Devotional – Gospel Wakefulness by Jared Wilson

Open up this book and take a look at who endorses it… now close this book and tell me you don’t want to read it; you can’t! Matt Chandler, Trevin Wax, Sam Storms, Owen Strachan, Ed Stetzer, Tullian Tchividjian, and Chris Woznicki all recommend this book. (Yes I added myself to that list!) I read this book while I was going through a spiritually dry period earlier this year, and this book gave me exactly what I needed, a big dose of the marvelous gospel. Through illustrations and stories of real life people in his congregation Jared Wilson shows you how beautiful the gospel really is. Being enamored by the gospel is what Wilson calls “Gospel Wakefulness,” he defines it as “treasuring Christ more greatly and savoring his power more sweetly.” This book helps you do that, and who doesn’t want that?

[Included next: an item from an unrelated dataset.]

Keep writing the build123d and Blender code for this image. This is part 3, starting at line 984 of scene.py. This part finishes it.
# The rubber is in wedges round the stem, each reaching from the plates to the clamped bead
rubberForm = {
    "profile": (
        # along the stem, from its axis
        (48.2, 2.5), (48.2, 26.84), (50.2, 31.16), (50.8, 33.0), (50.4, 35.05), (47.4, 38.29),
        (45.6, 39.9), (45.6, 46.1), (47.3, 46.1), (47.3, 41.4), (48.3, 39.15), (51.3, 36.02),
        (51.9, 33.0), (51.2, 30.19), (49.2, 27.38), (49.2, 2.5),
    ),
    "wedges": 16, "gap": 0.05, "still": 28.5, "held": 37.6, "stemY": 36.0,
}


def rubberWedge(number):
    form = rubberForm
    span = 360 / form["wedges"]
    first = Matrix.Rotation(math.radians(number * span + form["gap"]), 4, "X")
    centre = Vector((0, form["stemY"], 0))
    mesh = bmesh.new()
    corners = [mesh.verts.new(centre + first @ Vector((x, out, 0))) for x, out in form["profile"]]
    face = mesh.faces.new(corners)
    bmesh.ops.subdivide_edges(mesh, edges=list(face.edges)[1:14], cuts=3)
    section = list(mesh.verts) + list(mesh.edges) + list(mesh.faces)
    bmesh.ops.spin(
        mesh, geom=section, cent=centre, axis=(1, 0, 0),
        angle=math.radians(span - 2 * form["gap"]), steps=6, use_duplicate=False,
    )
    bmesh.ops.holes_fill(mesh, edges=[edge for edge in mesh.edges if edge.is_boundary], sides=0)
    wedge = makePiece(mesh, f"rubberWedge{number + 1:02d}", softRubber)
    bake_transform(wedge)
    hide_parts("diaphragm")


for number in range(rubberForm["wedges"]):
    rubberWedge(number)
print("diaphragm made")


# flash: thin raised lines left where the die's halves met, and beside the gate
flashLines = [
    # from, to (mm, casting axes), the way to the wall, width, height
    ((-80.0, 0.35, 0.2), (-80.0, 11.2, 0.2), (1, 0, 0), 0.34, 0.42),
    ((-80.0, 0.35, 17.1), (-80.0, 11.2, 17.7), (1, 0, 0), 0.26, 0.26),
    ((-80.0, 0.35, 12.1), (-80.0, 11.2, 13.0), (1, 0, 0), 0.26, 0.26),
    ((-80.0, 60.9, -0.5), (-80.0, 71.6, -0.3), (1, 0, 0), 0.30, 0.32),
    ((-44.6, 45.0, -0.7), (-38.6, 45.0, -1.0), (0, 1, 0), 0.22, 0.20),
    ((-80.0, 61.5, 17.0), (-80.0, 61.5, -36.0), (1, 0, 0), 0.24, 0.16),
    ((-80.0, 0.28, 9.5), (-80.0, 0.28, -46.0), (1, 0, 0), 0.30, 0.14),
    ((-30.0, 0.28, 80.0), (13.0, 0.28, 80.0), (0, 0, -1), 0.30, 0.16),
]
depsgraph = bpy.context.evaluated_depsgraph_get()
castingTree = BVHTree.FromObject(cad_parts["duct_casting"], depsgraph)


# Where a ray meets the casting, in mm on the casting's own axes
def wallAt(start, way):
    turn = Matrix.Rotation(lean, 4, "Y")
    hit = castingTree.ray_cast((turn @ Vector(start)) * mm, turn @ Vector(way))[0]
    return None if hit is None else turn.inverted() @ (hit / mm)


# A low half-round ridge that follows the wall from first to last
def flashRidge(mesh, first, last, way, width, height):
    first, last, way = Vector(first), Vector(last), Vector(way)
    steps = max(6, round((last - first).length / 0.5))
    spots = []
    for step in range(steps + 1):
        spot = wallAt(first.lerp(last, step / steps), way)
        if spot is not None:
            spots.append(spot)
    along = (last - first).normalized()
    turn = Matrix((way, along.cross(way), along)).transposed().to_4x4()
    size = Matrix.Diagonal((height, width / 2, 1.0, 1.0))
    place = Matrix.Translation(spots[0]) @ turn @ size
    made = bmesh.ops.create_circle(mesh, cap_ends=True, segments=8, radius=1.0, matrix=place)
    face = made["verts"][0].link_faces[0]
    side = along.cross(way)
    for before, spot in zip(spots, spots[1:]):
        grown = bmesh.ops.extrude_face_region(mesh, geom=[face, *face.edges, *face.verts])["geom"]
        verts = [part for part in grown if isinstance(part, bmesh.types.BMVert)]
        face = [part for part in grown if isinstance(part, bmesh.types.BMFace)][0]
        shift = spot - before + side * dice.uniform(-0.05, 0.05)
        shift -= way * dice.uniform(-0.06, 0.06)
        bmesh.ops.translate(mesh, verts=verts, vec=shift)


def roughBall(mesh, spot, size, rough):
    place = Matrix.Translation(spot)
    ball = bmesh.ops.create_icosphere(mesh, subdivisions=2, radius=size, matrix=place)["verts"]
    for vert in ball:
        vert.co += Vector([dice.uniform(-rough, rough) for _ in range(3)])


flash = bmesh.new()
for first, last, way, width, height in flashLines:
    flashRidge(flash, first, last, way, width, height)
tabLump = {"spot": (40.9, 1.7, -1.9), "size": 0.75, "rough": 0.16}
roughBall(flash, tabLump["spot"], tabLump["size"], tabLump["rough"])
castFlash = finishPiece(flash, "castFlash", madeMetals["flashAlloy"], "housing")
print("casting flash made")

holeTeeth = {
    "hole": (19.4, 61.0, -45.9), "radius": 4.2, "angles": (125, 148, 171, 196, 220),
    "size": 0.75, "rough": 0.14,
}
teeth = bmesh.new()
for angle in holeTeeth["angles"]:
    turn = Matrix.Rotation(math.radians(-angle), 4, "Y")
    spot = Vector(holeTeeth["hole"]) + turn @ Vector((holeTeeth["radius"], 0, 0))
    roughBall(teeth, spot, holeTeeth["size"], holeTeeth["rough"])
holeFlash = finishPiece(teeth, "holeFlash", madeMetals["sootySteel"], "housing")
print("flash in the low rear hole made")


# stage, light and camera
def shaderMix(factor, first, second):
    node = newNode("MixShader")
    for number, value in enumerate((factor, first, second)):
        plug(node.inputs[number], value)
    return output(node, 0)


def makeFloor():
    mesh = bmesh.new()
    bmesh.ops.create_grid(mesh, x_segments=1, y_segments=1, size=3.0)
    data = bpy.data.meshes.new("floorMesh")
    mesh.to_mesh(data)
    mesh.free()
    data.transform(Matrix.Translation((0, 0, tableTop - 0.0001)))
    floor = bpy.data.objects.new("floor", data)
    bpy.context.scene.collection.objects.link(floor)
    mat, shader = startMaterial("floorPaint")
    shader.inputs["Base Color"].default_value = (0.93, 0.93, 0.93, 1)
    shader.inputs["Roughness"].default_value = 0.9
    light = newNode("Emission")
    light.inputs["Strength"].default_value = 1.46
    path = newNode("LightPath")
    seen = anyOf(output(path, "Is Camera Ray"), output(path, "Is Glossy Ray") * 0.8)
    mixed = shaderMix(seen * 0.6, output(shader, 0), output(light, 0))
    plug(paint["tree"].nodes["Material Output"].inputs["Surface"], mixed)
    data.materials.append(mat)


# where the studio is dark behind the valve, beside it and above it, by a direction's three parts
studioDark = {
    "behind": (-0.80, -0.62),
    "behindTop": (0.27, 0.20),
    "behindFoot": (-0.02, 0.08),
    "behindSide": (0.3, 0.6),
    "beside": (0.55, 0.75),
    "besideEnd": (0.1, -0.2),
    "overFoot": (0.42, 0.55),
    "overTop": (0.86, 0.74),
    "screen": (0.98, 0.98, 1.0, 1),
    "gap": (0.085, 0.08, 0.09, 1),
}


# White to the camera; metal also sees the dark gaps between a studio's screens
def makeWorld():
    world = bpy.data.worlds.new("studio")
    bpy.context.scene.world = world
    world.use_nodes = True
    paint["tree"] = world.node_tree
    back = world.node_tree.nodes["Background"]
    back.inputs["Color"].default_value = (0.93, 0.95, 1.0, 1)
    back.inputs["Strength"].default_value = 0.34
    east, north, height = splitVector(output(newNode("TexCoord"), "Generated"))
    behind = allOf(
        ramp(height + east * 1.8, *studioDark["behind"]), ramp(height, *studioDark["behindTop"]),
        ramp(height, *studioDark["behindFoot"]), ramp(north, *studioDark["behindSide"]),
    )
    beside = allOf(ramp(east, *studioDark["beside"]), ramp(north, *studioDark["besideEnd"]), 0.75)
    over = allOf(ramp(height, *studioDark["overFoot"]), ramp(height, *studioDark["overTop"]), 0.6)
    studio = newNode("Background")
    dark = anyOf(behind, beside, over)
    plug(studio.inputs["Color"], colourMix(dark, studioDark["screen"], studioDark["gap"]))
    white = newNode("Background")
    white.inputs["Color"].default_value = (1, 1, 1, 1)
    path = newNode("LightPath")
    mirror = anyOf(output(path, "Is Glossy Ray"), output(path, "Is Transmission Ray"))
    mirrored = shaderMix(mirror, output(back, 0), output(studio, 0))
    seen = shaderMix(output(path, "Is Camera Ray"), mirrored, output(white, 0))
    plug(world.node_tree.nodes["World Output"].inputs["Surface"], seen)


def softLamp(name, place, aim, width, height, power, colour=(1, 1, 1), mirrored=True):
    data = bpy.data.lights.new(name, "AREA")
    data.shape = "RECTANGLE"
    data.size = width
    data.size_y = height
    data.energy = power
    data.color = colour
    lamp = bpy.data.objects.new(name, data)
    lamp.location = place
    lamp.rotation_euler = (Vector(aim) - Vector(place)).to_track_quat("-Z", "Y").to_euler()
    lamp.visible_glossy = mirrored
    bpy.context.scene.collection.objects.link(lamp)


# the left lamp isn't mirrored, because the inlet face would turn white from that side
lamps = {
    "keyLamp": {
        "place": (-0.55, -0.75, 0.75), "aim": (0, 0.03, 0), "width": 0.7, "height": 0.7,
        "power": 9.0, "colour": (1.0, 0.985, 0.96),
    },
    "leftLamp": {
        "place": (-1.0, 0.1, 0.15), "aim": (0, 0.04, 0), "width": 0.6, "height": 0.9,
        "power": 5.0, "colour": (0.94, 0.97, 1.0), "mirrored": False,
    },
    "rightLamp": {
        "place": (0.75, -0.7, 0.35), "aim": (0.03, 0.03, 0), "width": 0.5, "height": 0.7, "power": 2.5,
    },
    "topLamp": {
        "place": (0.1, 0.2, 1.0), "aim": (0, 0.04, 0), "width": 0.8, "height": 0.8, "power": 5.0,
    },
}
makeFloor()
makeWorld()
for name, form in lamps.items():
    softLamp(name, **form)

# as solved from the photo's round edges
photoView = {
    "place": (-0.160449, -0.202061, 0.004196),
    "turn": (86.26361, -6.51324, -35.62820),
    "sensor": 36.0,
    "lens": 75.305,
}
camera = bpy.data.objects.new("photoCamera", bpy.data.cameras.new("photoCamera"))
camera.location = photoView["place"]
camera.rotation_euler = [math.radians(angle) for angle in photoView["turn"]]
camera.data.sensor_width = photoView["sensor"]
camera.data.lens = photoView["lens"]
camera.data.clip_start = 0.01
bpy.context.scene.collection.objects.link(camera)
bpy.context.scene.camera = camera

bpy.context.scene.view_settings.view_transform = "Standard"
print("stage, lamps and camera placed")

Ministry – Gospel Coach Scott Thomas and Tom Wood

To tell you the truth (once again) I found myself reading a lot more Systematic Theology this year and a lot less “ministry” books. I often find myself going through cycles though, for a few months it will be ALL NT studies, then ALL ministry, then ALL charismatic, then ALL systematic theology. Also, this year I didn’t find a ministry book that I was in love with, except for this one. Gospel Coach was so good and so practical. See here is the thing, I am HUGE on multiplying leaders and groups. Multiplication is a BIG deal to me, and you can’t multiply leaders/groups without coaches. So I really believe in coaching. Thomas and Wood tell us why we need coaches and provide a bunch of helfpul/practical ways to help our coaches do their job. However the thing that makes this book stand out is that it isn’t simply practical adivce, its practical advice rooted in the truth of the gospel. Coaching in light of the gospel; “A gospel coach provides Christian leaders a theological foundation and a practical system to develop and equip other leaders in the local church to make disciples and to shepherd them to glorify God and to effectively lead.” If you want to raise up these kinds of leaders read this book. If you want to raise up leaders who not only make other disciples but make other leaders, read this book.

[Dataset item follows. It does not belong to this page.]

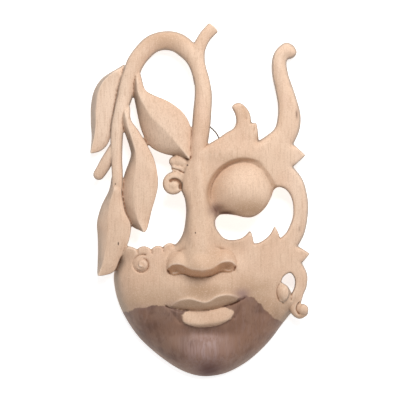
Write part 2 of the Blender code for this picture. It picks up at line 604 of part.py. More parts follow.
def carve_mask():
    forms = [
        sawn_face(),
        tube("stem", [STEM_ROOT] + [row for row in STEM if row[1] > STEM_ROOT[1]]),
        tube("arch", ARCH),
        tube("stub", STUB, round_stop=True),
        tube("brow_lobe", BROW_LOBE, round_stop=True),
        tube("brow_fold", BROW_FOLD, round_stop=True),
        tube("brow_curl", curl(BROW_CURL), round_stop=True),
        tube("ear_curl", EAR_CURL, round_stop=True),
    ]
    forms += [bead(name + "_bead", *sizes) for name, sizes in BEADS.items()]
    forms += [leaf(name + "_leaf", form) for name, form in LEAVES.items()]
    mask = fuse("mask", forms)
    remesh = mask.modifiers.new("one_piece", "REMESH")
    remesh.mode = "VOXEL"
    remesh.voxel_size = VOXEL
    smooth = mask.modifiers.new("sanded", "SMOOTH")
    smooth.factor = 0.5
    smooth.iterations = 2
    decimate = mask.modifiers.new("facets", "DECIMATE")
    decimate.ratio = FACE_BUDGET
    cut(mask, back_plane(), "INTERSECT")
    for side, foot in zip(("left", "right"), wire_feet()):
        cut(mask, wire_drill(side + "_drill", foot), "DIFFERENCE")
    mask.data.materials.append(material("wood", (0.70, 0.50, 0.33), 0.6, 0))
    return mask


def hanging_wire():
    left, right = (np.array(foot) for foot in wire_feet())
    deep = np.array([0, 0, WIRE_SOCKET - WIRE_CLEARANCE])
    proud = np.array([0, 0, -0.002])
    lowest = min(left[2], right[2]) - WIRE_STAND_OFF
    span = right[0] - left[0]
    loop = [(left[0] - 0.02 * span, 0.55), (left[0] + 0.12 * span, 0.9), (left[0] + 0.32 * span, 1),
            (left[0] + 0.58 * span, 0.84), (left[0] + 0.84 * span, 0.5)]
    base = (left[1] + right[1]) / 2
    path = [left + deep, left, left + proud, left + 2 * proud]
    path += [np.array([x, base + height * WIRE_LOOP, lowest]) for x, height in loop]
    path += [right + 2 * proud, right + proud, right, right + deep]
    line = smooth_line(path, 0.0015)
    curve = bpy.data.curves.new("hanging_wire", "CURVE")
    curve.dimensions = "3D"
    curve.bevel_depth = WIRE_DIAMETER / 2
    curve.bevel_resolution = 2
    curve.use_fill_caps = True
    spline = curve.splines.new("POLY")
    spline.points.add(len(line) - 1)
    for point, place in zip(spline.points, line):
        point.co = (*place, 1)
    wire = bpy.data.objects.new("hanging_wire", curve)
    bpy.context.scene.collection.objects.link(wire)
    curve.materials.append(material("wire", (0.35, 0.34, 0.31), 0.4, 1))
    return wire


for old in list(bpy.data.objects):
    bpy.data.objects.remove(old)
carve_mask()
hanging_wire()
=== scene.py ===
import math

import bpy
import numpy as np
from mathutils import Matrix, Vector, geometry


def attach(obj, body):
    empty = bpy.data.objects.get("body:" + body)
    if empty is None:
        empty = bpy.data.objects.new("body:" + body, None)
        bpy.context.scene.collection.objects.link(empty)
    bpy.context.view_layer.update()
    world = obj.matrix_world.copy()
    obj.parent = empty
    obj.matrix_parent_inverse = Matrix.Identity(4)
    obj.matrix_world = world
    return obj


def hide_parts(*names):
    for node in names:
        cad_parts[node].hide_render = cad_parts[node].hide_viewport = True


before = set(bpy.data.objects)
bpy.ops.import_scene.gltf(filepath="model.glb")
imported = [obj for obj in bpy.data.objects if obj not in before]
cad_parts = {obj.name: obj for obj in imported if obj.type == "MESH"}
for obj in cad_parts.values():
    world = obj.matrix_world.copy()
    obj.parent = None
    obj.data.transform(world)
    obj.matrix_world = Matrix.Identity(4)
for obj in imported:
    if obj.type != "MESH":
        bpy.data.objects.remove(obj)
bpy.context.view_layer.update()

mm = 0.001
print("frame loaded")

# The carving, in millimetres. Left and right are as seen from the front.
carving = {
    "crownDepth": 38, "edgeDepth": 15, "halfSpan": (115, 182), "wall": 11, "rimWidth": 9, "cheekRounding": 22,
    "noseRise": 20.7, "lidRise": 17, "socketDepth": 7, "lipRise": 7.4, "leafThickness": 10, "leafRidge": 7.5,
    "thinnest": 0.35,  # share of the wall left where the front dips
    "gougeDepth": 0.35, "flute": (26, 9), "unevenness": 0.14,
    "gridStep": 0.8, "voxel": 0.75, "mostTriangles": 190000,
}

# Lines of the vine: x, y, radius and lift above the curve of the block
stemLine = [
    (2, -24, 7, -3), (0.5, -5, 8, 0), (-0.5, 19, 8.1, 2), (-1.5, 38, 8.2, 2), (-1.2, 50, 8.3, 2),
    (0.5, 64.5, 8.6, 2), (2.2, 83.8, 8.8, 1), (3.2, 99.8, 8.2, 0), (1.8, 113, 7.5, 0), (-1, 123.5, 7.5, 0),
    (-2.6, 132, 7.4, 0), (-2.2, 141, 7, 0), (0.6, 148.3, 6.3, 0), (5, 155.9, 6.1, 0), (9.6, 161, 6.2, 0),
    (12.8, 164.3, 6.3, 0),
]
stemRoot = (0.3, 26, 5, -0.5)
archLine = [
    (0, 110, 5.7, -3), (-1.4, 123.5, 7.1, -1), (-5.7, 134.9, 8.4, 0), (-12.4, 143.2, 9.3, 0),
    (-21.9, 150, 9.5, 0), (-33.7, 151.8, 9.1, 0), (-44.9, 148.7, 8.8, 0), (-53.9, 141, 8.6, 0),
    (-60.8, 131.6, 8.4, 0), (-65.1, 121.6, 8.2, 0), (-68.7, 110.2, 8, 0), (-71.7, 97.9, 7.4, 0),
    (-75, 85.5, 6.5, 1), (-77.9, 74.1, 6.2, 1), (-79, 61.8, 6, 1), (-79.3, 47.5, 5.7, 1),
    (-78.9, 33.3, 5.3, 1), (-78.4, 19, 5.2, 1), (-79.4, 6, 5.2, 0.5), (-82, -6, 5, 0), (-84.5, -17, 4.4, -1),
]
stubLine = [(-79.5, 51, 6, -1), (-87.4, 38.6, 6, -1), (-93.2, 28.8, 5.7, -1), (-96.2, 24.4, 5.5, -1)]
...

Missions – Finish the Mission by John Piper and David Mathis

This book is a collection of talks given at the “Desiring God: Finish The Mission” Conference. It includes essays by Louie Giglio, David Platt, Ed Stetzer, and of course John Piper (only to name a few). Now there were better books on the practical side of mission, one that comes to mind is JR Woodward’s Creating a Missional Culture, but this book really captures the heart of mission: worship. This is the kind of book that will fire you up for seeing God glorified among the nations. If more people were to read this book and be captured by the vision of this book then the church, especially the consumer driven American church would be better for it.

Systematic TheologyThe Theology of Jonathan Edwards by Michael McClymond and Gerald McDermott

Okay, I’m cheating this book came out at the end of December 2011 but its a no brainer! There were a lot of theology books released this year but this one makes the top of my list (I wish I could have read Oliver Crisp’s Jonathan Edwards on God and Creation because I’m sure that book would have given this book a run for its money). So here is the deal my opinion is biased. My studies (both for school and teaching) focus on the Gospels, NT use of the OT, and the theology of Jonathan Edwards, so its natural that a book on Edwards would top my list in regards to Systematic Theology. If you are into Edwards or want to get into Edwards go read The End for Which God Created the World then go read this book. This tome has everything you need to know to begin your studies on Edwards. Biographical Material: his ministry, his spirituality, and his context. Theological Topics: Strategies and Methods, The Triune God Angels and Heaven, Anthropology and Grace, Salvation History, Church, Ethics, Society, and much much more. Finaly interpretations of Edwards ranging from the New Divinity school to Modern Day interpretations like the one of Lee, Crisp, and Global interpretations. This book is extremely important as a reference book, no one has complied all of this information in one place, and as a book that will launch new topics of discussion.  If there were one thing I could say about this book to convince you to read (or at least buy) this $60 book its this: “Jonathan Edwards never wrote a systematic theology, but McClymond and McDermott have written one for him.”


My favorite book that I read this year was T.F. Torrance’s Atonement but that came out in 2009 so it doesn’t count. However with that in mind my favorite book of 2012 was (drum roll please)…….

The Theology of Jonathan Edwards by Michael McClymond and Gerald McDermott.